June 17, 2026

Best Pre-Law Summer Programs and Institutes in 2026

High school student exploring law programs versus a college junior preparing a competitive application

Some of the best doors into the legal profession open in June and July. Not in law school classrooms, not in bar prep courses, but in summer programs where 19-year-olds argue cases before actual professors, read statutes line by line, and discover whether they really want to spend three years and $200,000 on a JD. These programs range from free (some pay you a stipend) to around $3,500 for private options, and from high-school exploration camps to nationally competitive fellowships that can reshape a law school application. Knowing which is which saves you from wasting application fees and summer weeks.

Who These Programs Are Actually For

There's a distinction most guides skip. Programs designed for high school students who are curious about law and programs designed for college juniors who are preparing to apply are not the same thing, and applying to the wrong tier is a common mistake.

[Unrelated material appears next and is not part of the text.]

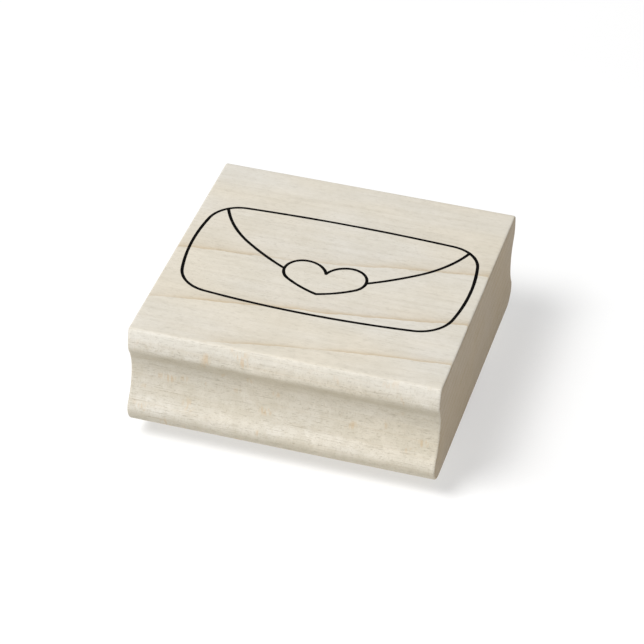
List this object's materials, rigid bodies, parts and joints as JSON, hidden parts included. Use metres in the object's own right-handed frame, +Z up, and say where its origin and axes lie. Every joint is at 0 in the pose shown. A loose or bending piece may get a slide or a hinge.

High school students need exploration. Can you handle being cold-called in front of a room? Do you find yourself arguing a statute's ambiguity at midnight because it's genuinely interesting? Mock trial and legal theory coursework help answer these questions before you commit a major or career to them.

College undergraduates need preparation. Real legal writing. Timed LSAT logic sections. Professors who might end up writing your recommendations. These programs aren't enrichment; they're strategic.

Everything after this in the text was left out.